In other words, unplugging and fully disconnecting a portable or movable device prior to a storm is not a violation, because the device is not in use and not considered part of the system in that state.
What is not allowed is disconnecting only the ground wire while leaving the equipment otherwise connected to power or other signal lines; this would defeat protection and create a hazardous situation, violating code.
3. We can not rely on surge protectors. They might help for small surges, but they are overwhelmed by close strikes. Unplug anything you can from wall outlets.
That said, in addition to sensitive indoor electronics, anything outdoors that remain connected during storms should have a grounded surge protector, including antennas and wireless access points, etc. By the way, I did have a grounded, surge protected wireless access point and it did survive, though two PCs were lost, a third damaged and multiple switches were lost, all behind surge protectors. It appears the surge did find its way into our ethernet (or maybe the surge on the AC got them - impossible to say).
4. Monitor for storm activity in your area and disconnect WELL BEFORE the storm arrives.
Touching these ground and coax connections during storm events is very dangerous. If you hear thunder, it is too late.

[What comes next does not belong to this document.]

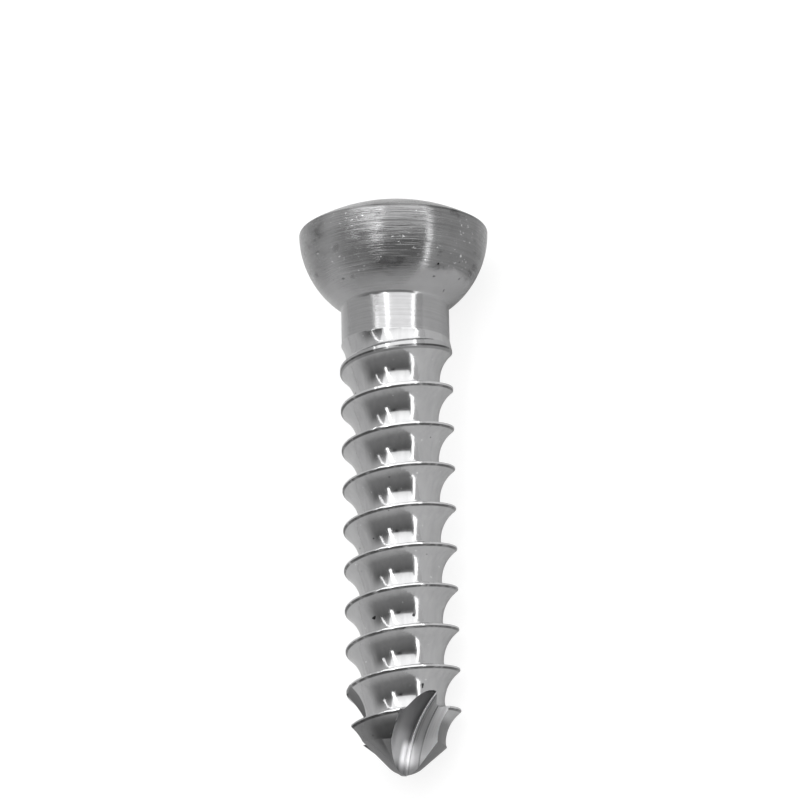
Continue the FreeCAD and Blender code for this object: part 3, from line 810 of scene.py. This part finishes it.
def soft_lamp(name, across, upwards, width, height, radiance, roll=0):
    """A flat lamp that faces the screw; width and height are the angles that it spans."""
    data = bpy.data.lights.new(name, "AREA")
    data.shape = "RECTANGLE"
    data.size = 2 * lamp_distance * math.tan(math.radians(width) / 2)
    data.size_y = 2 * lamp_distance * math.tan(math.radians(height) / 2)
    data.energy = radiance * math.pi * data.size * data.size_y
    lamp = bpy.data.objects.new(name, data)
    scene.collection.objects.link(lamp)
    away = seen_from_camera(across, upwards)
    side = camera_up.cross(away).normalized()
    lamp.matrix_world = Matrix.Translation(away * lamp_distance) @ Matrix(
        (side, away.cross(side), away)
    ).transposed().to_4x4() @ Matrix.Rotation(math.radians(roll), 4, "Z")


soft_lamp("wide_lamp", 0, 48, 76, 82, 1.25, roll=8)
soft_lamp("right_strip", 45, -8, 6, 104, 3.0)
soft_lamp("left_strip", -20, 18, 5, 56, 5.0)
soft_lamp("far_left_strip", -47, 25, 3, 46, 2.8)

world = bpy.data.worlds.new("room")
scene.world = world
world.use_nodes = True
room = world.node_tree
room_tone = 0.74
direction = add(room, "ShaderNodeTexCoord").outputs["Generated"]
across, upwards, towards = (
    add(room, "ShaderNodeVectorMath", {0: direction, 1: axis}, operation="DOT_PRODUCT")
    .outputs["Value"]
    for axis in (camera_right, camera_up, camera_back)
)
side_angle = work_out(room, "ARCTAN2", across, towards)

# The dark part spans the camera from left to right, and from below it to above it, where it
# fades. It is deepest level with the camera.
dark = product(
    room,
    ramp(room, side_angle, -1.65, -0.95),
    ramp(room, side_angle, 0.78, 0.68),
    ramp(room, upwards, -1.0, -0.6),
    ramp(room, upwards, 0.5, -0.05),
    ramp(room, towards, -0.3, 0.1),
)
deep = ramp(room, upwards, -0.75, 0.2, 0.42, 0.6)

# A darker spot lies just to the upper left of the camera.
aside = work_out(room, "POWER", total(room, across, 0.07), 2.0)
above = work_out(room, "POWER", total(room, upwards, -0.07), 2.0)
spot = ramp(room, total(room, aside, above), 0.016, 0.003)
tone = total(room, room_tone, product(room, dark, deep, -1.0), product(room, spot, -0.2))
background = room.nodes["Background"]
room.links.new(tone, background.inputs["Strength"])
background.inputs["Color"].default_value = (1, 1, 1, 1)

You are in strike range and you risk your life / safety, so don't do it. Equipment is replaceable, you are not.
5. Stay SAFE!!!
Really that's number one. Kimberly and I are still mentally recovering from the strike. Seriously, that really shook us. Had we been touching the wrong device at the wrong moment, using our PCs, etc., or had it struck the house directly and started a fire - who knows? I've never liked lightning when outside, but it never bothered me when indoors - until now.
So, that's my tale. I hope it helps encourage everyone to make your homes as safe as possible. There is only so much we can do about a direct strike, but there is a lot we can do about those glancing blows!